Your beingness as an auditor is something you yourself must decide upon. It is a step to be taken when you are certain of all your basics in auditing. It all has to come together in a focused and aligned way. It could be done in minutes or it could take hours or days. But if you take a look at all of this data and apply it, you actually could simply decide "What is my beingness as an auditor?" and "Exactly what is my attitude toward pc's?" and your beingness as an auditor might suddenly go click. Your attitude then will fall comfortably into place, and that will be expressed and reflected in your TR's.
These are the skills you need. But it is the basic simplicity you are after. It all has to click and fall into place.
Leonardo Da Vinci convinced the Pope of his time, that he was the right man for doing the paintings inside the Sixteenth Chapel, simply by drawing a perfect circle for the Pope - free hand. It is a real simple, but also an awful difficult thing to do. It was absolutely perfect. The Pope was so impressed by this - and rightfully so - so he immediately commissioned Leonardo.
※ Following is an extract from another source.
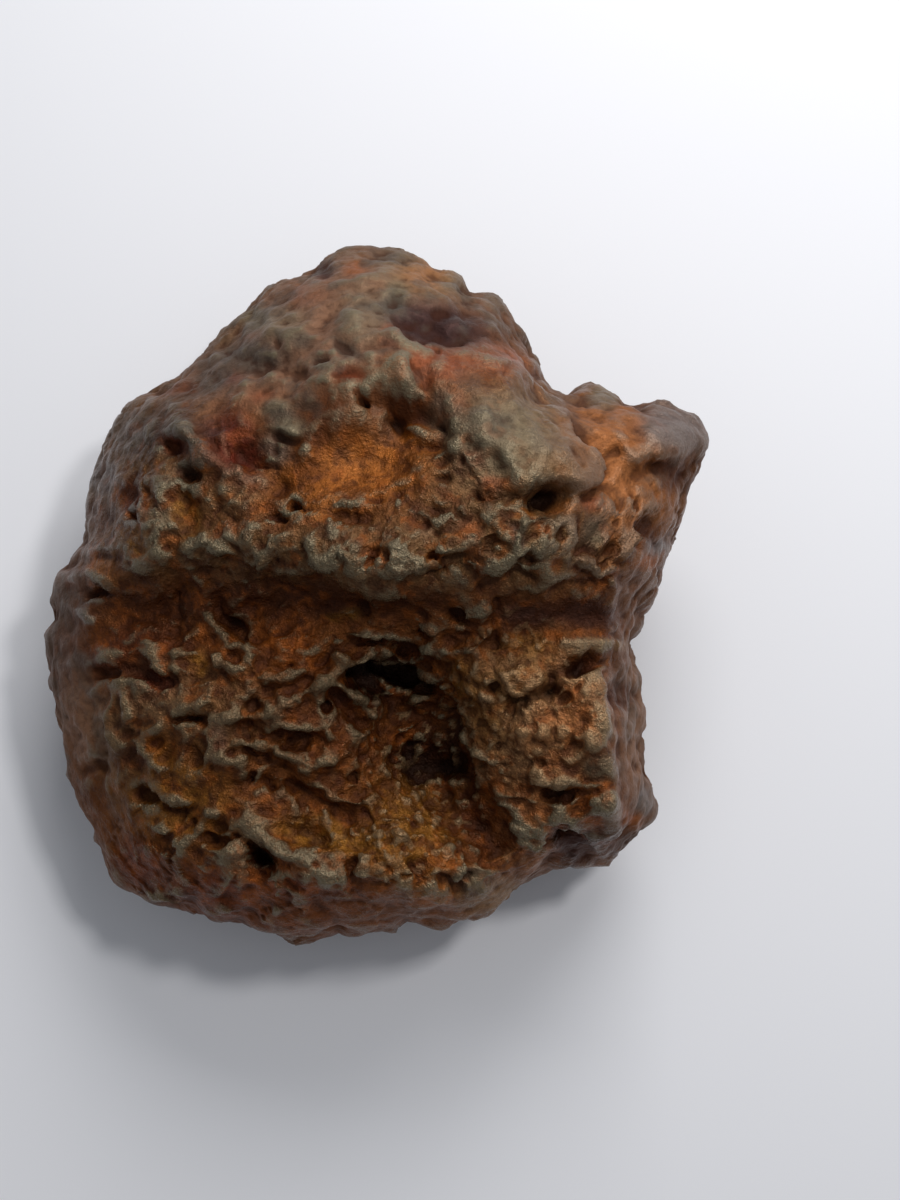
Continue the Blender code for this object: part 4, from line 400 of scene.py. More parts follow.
# Knobs of the upper side, and pits as knobs of negative height: the place in plan, the half length and half
# breadth, the turn of the length in degrees, the height, and how steep the side is
KNOBS = [
    # more depth for the recess at the lower right and for the deep pit's upper hollow
    (23.8, -30.8, 3.2, 2.4, 20, -2, 2), (-0.6, -10.8, 3, 1.8, -8, -1.6, 3),
    # the far slope and its purple hollow
    (7, 34, 7.5, 2.6, -12, -1.6, 3), (1.5, 36.8, 1.1, 0.9, 0, -0.6, 3), (7.5, 35.6, 1.1, 0.8, 0, -0.7, 3),
    (10.9, 35.5, 0.8, 0.8, 0, -0.6, 3), (3.3, 32.6, 1.4, 0.8, 0, -0.9, 3), (5.6, 31.8, 0.9, 0.7, 0, -0.6, 3),
    (11.5, 32.9, 2, 0.8, -5, -0.6, 3), (13, 31.1, 0.9, 0.5, 15, 0.5, 3), (6.9, 29.7, 0.5, 0.7, 30, -0.8, 3),
    (15.9, 27.7, 0.5, 0.5, 0, -0.7, 3), (9, 39.8, 1.6, 1.2, -30, 0.7, 3), (14, 36.8, 1.5, 1.2, 0, 0.7, 3),
    (19.2, 29.3, 1, 1, 0, 0.6, 3), (-7.2, 40.6, 1.3, 1.1, 20, -1, 3), (-15.5, 34.6, 1.2, 1.1, 0, -0.9, 3),
    (-12.7, 31.8, 0.7, 0.6, 0, -0.7, 3), (-7.9, 29.5, 1.2, 0.6, 10, -1, 3), (-4, 35, 1.4, 1.3, 0, 0.7, 2),
    (-11, 35, 1.2, 1, 0, 0.6, 2), (-13, 33, 1.1, 1, 0, 0.6, 2), (-3.8, 27.4, 2.2, 1, -10, -0.9, 3),
    (-2.6, 24.8, 0.8, 0.7, 0, -1.8, 4), (16.5, 33.5, 1.6, 1.2, -50, 0.5, 2),
    # the orange pocket and what is round it
    (1, 20.5, 8.5, 4.8, 20, -1.6, 3), (3.8, 22.6, 4.2, 2.6, -14, -1.1, 3), (-3.5, 16.5, 6, 3, 15, -1, 3),
    (4.5, 21.3, 2.4, 1, -5, 0.8, 3), (-8, 19, 2, 1.5, 40, -0.6, 2), (2, 12.6, 0.9, 0.7, -30, -0.8, 3),
    (3.6, 13.2, 1.3, 0.6, 10, -0.6, 3), (-0.6, 12.2, 1.3, 0.4, -5, -0.8, 3),
    (-10.7, 11.2, 0.75, 0.7, 0, -1.8, 4),
    (-12.6, 9.8, 1.2, 0.6, -8, -1.4, 4), (-19.3, 10.6, 1.1, 0.6, -10, -0.8, 3),
    (-18.4, 9.6, 1.1, 0.6, 0, -0.8, 3),
    (-4, 10.9, 2, 0.8, 0, 0.6, 3), (-11.6, 20.8, 1.9, 1.1, 0, 0.9, 2), (-12, 19.5, 1.6, 0.5, -5, -0.8, 3),
    (-13, 17.8, 0.8, 0.8, 0, -0.7, 3), (-9.5, 18, 0.8, 1.2, 0, 0.6, 2),
    # left of the pocket
    (-17, 17.4, 2.6, 1.9, -20, -1.4, 3), (-14.3, 15.8, 1.8, 0.5, -8, -0.8, 3),
    (-15.8, 13.8, 1.7, 1.2, 0, 0.7, 3),
    (-18, 12.3, 2.6, 1.5, -15, 0.9, 3), (-12.7, 13.5, 1.6, 1.2, 0, -0.8, 3), (-16.3, 7.2, 1, 0.9, 0, 0.6, 2),
    (-18.6, 7.8, 1.5, 1.3, 0, 0.7, 2), (-13.2, 8.4, 1.8, 0.9, -10, -0.5, 3), (-11.8, 6, 1.7, 1.5, 0, 0.7, 3),
    (-8.2, 6.9, 0.9, 1.3, 0, 0.9, 2), (-11.5, 3.1, 1.6, 1, 0, 0.7, 3), (-25.8, 18.7, 1.7, 1, -30, -1.4, 3),
    (-28, 22, 3, 2.5, 0, 0.5, 2), (-23.6, 15.2, 1.6, 1.1, 0, -1.2, 3), (-30.5, 10, 0.8, 0.6, 0, -1.6, 4),
    (-31, 12, 1.2, 2.2, 0, -0.7, 3), (-24, 10, 1.5, 3, 10, -1, 3), (-34.8, 11, 1, 1.6, 10, -0.5, 2),
    (-34.6, 5.2, 1.4, 0.6, 0, -0.6, 3), (-35, 0.1, 1.5, 0.8, -5, -1.7, 4), (-37, 1.3, 1.4, 0.7, 0, -0.5, 2),
    (-34.4, 15.2, 1, 1, 0, -0.4, 2), (-31.5, 19.5, 1.5, 1, 0, -0.5, 2),
    # the right upper mass and its dark pit
    (20.8, 12.2, 2.8, 2, 10, -4, 4), (22.8, 12.6, 1.5, 1.1, 10, -1.6, 3), (23.5, 19.7, 0.9, 0.9, 0, -1, 3),
    (24, 17.2, 0.6, 0.5, 0, -0.5, 3),
    (14.2, 15.6, 2, 1.7, 0, -0.9, 3), (17.9, 16.2, 1, 0.8, 0, -0.5, 2), (8, 14.6, 0.8, 0.6, -30, -0.8, 3),
    (10.2, 16.8, 0.5, 0.7, 0, -0.6, 3), (11.4, 18.5, 1.3, 0.8, 0, -0.7, 3), (8.9, 19.9, 0.9, 0.5, 0, -0.7, 3),
    (8, 16.8, 1.3, 0.5, 8, -0.7, 3), (7, 10.9, 1.6, 0.6, -5, -0.7, 3), (5.5, 9.8, 0.9, 0.6, 0, -0.5, 3),
    (9.2, 18.2, 1.1, 0.8, 0, 0.5, 2), (13.9, 6.3, 0.6, 1.1, -30, -1.4, 4), (15.2, 5.7, 1, 1, 0, -0.7, 3),
    (18.4, 4.6, 1.3, 0.6, 0, -0.8, 3), (20.3, 6.4, 1.6, 1.3, 0, 0.6, 2), (22.7, 7.6, 0.5, 1.1, 10, -0.9, 3),
    (9.4, 10, 0.7, 0.5, 0, -0.5, 3), (11.5, 10, 1.4, 0.5, 5, -0.5, 3), (14.9, 9.6, 1.4, 1, 0, 0.5, 2),
    # the crest
    (6.8, 4.8, 1, 0.8, 0, -0.9, 3), (3, 6.7, 0.8, 0.4, -40, -0.6, 3), (3.2, 4.6, 1.6, 1.8, 0, 0.7, 2),
    (10.3, 6.6, 3, 1.6, 0, 0.5, 3), (-1.8, 3.8, 0.9, 0.5, 20, -1.1, 3), (-1.4, 5.4, 1.1, 0.9, 0, -0.8, 3),
    (0.5, 4.9, 0.7, 0.9, 0, -0.9, 3), (-6, 3, 0.7, 0.5, 0, -0.8, 3), (-4.5, 7.5, 3, 2.2, 10, 0.6, 3),
    (-5.5, 3.6, 1.5, 1, 0, 0.5, 2), (11.3, 2.8, 1.2, 0.8, -40, -0.8, 3), (15, 3.3, 1.6, 0.9, 20, 0.8, 2),
    (20.2, 1.4, 2, 1.3, 0, 0.7, 2),
    # the lobe behind the notch
    (33.4, 8.4, 1.6, 1.3, 0, -2, 4), (32.3, 7.2, 0.5, 1.1, 0, -0.9, 3), (35.7, 10, 0.9, 0.5, -20, -0.7, 3),
    (28.3, 6.8, 1, 0.9, 0, 1, 3), (29.8, 6.1, 0.5, 0.5, 0, -0.5, 3), (35.2, 6, 1.2, 0.9, 30, 0.7, 3),
    (26, 3.7, 0.9, 0.8, 0, 0.8, 2), (22.6, 3.4, 0.7, 1, 0, -0.6, 3), (30.6, 2, 0.8, 0.7, 0, -0.7, 3),
    (33, 1.6, 1.2, 0.7, 0, -0.7, 3), (30.5, 12, 3, 2, 0, 0.4, 2), (34.2, 13.3, 0.8, 0.5, -30, -0.5, 2),
    (29.4, 18, 1.5, 0.6, -15, -0.5, 2), (32, 20.6, 1, 0.8, 0, -0.4, 2), (38.2, 14.5, 0.9, 1, 0, -0.6, 3),
    # the left and the middle of the basin
    (-28.6, -2.2, 2.2, 1.4, 0, -0.7, 3), (-31, -3.4, 1.2, 0.6, 0, -0.7, 3),
    (-33, -4.8, 0.9, 0.6, -20, 0.6, 2),
    (-5, -2.6, 1.7, 0.9, 0, 0.9, 3), (-2.2, -1.6, 1.1, 1.3, 30, -1.6, 3),
    (-22.6, -20.5, 1.1, 0.9, 0, -0.9, 3),
    (-28.3, -18.8, 1.1, 1, 0, -0.7, 3), (-31, -20.6, 2, 1.3, -10, -0.8, 3),
    (-36, -21.8, 1.8, 0.9, 10, -0.8, 3),
    (-26.5, -11.8, 1, 0.7, 0, 0.7, 3), (-20.4, -8.2, 0.9, 0.8, 0, 0.6, 3),
    (-20.5, -11.9, 0.8, 0.7, 0, 0.6, 2),
    (-18.2, -15, 0.9, 0.7, 0, 0.8, 3), (-7.4, -8.1, 1.5, 1.2, 30, -1.8, 3),
    (-7, -13.8, 1.3, 0.7, -10, -1.3, 3),
    (-2.2, -13.4, 1.1, 1.4, 20, 0.8, 3), (-15.8, -13.2, 0.9, 0.7, 0, -0.8, 3),
    # the deep pit, with a knob on its floor
    (4.2, -16, 8.8, 4.6, -64, -2.5, 3), (0.6, -10.6, 3.4, 1.4, -6, -2.2, 3),
    (4.2, -11.4, 2, 1.2, -20, -1.6, 3),
    (5, -20.6, 3, 1.5, -25, -1.3, 3), (8.4, -21.6, 2, 1.2, -35, -1.3, 3), (8.2, -16.6, 1.2, 2.6, 15, -1.2, 2),
    (3.5, -17, 1.3, 1.1, 0, 1.9, 3), (-0.6, -15.2, 1.6, 1.2, -30, 1.3, 2), (1.2, -13.4, 1.2, 0.9, 15, 1, 3),
    (1.4, -19.2, 1.4, 1, 20, 1.1, 2), (4.8, -14.2, 1.1, 0.9, 0, 1, 3), (6.6, -18.4, 0.9, 0.8, 0, 0.8, 3),
    (-2.8, -12.6, 1.2, 0.9, 30, 0.8, 2),
    # the front of the basin
    (-15.4, -33.2, 1.4, 2, 10, -4, 4), (-16, -37, 1.2, 1.6, 0, -0.6, 2), (-8.5, -30, 5.5, 1.9, -10, -1.1, 3),
    (-16.2, -28.8, 2.4, 1.7, 10, 0.9, 3), (-3.4, -22.6, 1, 0.8, 0, -1.2, 3),
    (-16.7, -23, 0.8, 0.6, 0, -1.3, 4),
    (-20.7, -27.2, 1.1, 0.8, 0, 0.9, 2), (-20, -28.9, 1.1, 0.7, 0, -0.6, 3),
    (-2.2, -33.6, 1.4, 1.9, 15, 1, 3),
    (-29.7, -25.1, 1.5, 1, -10, -1.8, 4), (-30.3, -27, 0.6, 0.5, 0, -0.6, 3), (-27.7, -29, 1, 0.8, 0, 0.9, 3),
    (-25, -30.8, 1.4, 0.9, -15, 0.8, 3), (-24, -28.7, 0.9, 0.6, 0, -1, 3),
    (-33.6, -29.3, 1.2, 0.5, 0, -0.5, 3),
    (1.4, -28.1, 1.2, 0.6, 0, 0.7, 4), (3.6, -32.2, 1.1, 0.8, 0, 0.7, 3), (10, -34.2, 0.7, 0.6, 0, 0.8, 3),
    (11.2, -35.5, 0.7, 0.6, 0, -1, 3), (10.8, -37, 0.6, 1, 0, 0.7, 3), (13, -37, 1.1, 1.2, 0, 0.8, 3),
    (15.1, -37, 0.7, 0.5, 0, -0.8, 3), (3.4, -34.9, 0.6, 1, 0, -0.9, 3), (-11.5, -41.3, 4, 1.8, 0, 1, 3),
    (-2, -41.2, 3.5, 1.8, 0, 1, 3), (7.5, -40.6, 4, 1.2, 0, 0.6, 3),
    # the right of the basin, its crumbs and its flat-faced block
    (17.6, -10.6, 3.2, 2.1, -8, 1.1, 4), (17.5, -18, 1.5, 1.6, 10, 0.9, 4),
    (16.6, -14.4, 0.8, 1.3, -15, -1.2, 3),
    (18.3, -14.6, 0.8, 0.9, 0, 0.7, 3), (20, -17, 1.4, 1.2, 0, 0.7, 3), (19.5, -20.8, 0.5, 0.5, 0, -0.9, 3),
    (12.6, -21.2, 0.9, 0.6, 0, -0.8, 3), (12.3, -16, 0.7, 0.4, 0, -0.8, 3),
    (14.5, -19.3, 0.5, 0.7, -10, -1, 3),
    (25.3, -8.7, 2.4, 1, 12, -2.6, 4), (28.1, -10, 0.8, 0.6, 0, -1.3, 3), (29.2, -4.9, 0.8, 0.6, 0, -0.9, 3),
    (24.3, -19.1, 0.7, 0.5, 50, -1, 3), (26, -18.5, 1.3, 1.1, 0, 0.7, 3), (22.7, -13, 0.8, 0.5, 0, -0.8, 3),
    (24.8, -11, 0.5, 0.9, -20, -0.8, 3), (25.7, -2.3, 3, 1.4, 0, -0.8, 3), (5.2, -4.7, 1.3, 0.6, 0, -1.2, 3),
    (5, -2.2, 0.8, 0.5, 0, -0.9, 3), (10, -2.9, 1, 0.7, -30, -1.2, 3),
    # the right rim and the recesses beside it
    (30, -12.6, 1.7, 2, 0, -2, 4), (30, -16.3, 1, 0.7, -20, -1, 3), (22.3, -25.6, 1.3, 0.8, -10, -2, 4),
    (27.9, -28.6, 1.2, 1.1, 0, -0.8, 3), (25.8, -26.3, 0.9, 0.7, 0, -0.5, 3), (27, -23, 1.2, 0.5, 0, -0.6, 3),
    (24.9, -31.3, 2, 1.9, 20, -2.5, 4),
]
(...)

He had demonstrated mastery of his craft and an accomplished artist's beingness.
In a similar way, you as an auditor, now ready to graduate, have to put all your drilling and all the details aside. Your attention is no longer on the nitty gritty details. It all has to come together as the natural thing to do. You have mastered all these skills so you can do them effortlessly and without being distracted. You have worked out all the snarls and practical problems of "What do I do if....?" They all add up as elements of your auditor beingness. But your attention and focus, your attitude towards the pc, your TR's and metering have all come together to accomplish one thing: put the pc in-session and audit him towards case gains, more self-determinism and freedom.
It begins with certainty on technical basics, TR's and metering. It's then a matter of assuming an auditor beingness which comes across in your attitude. At that point your TR's, already well drilled, can be brought up easily to a point of flawlessness.
And from there it's a short step to your pc's, each and every one, interested in own case and willing to talk to you.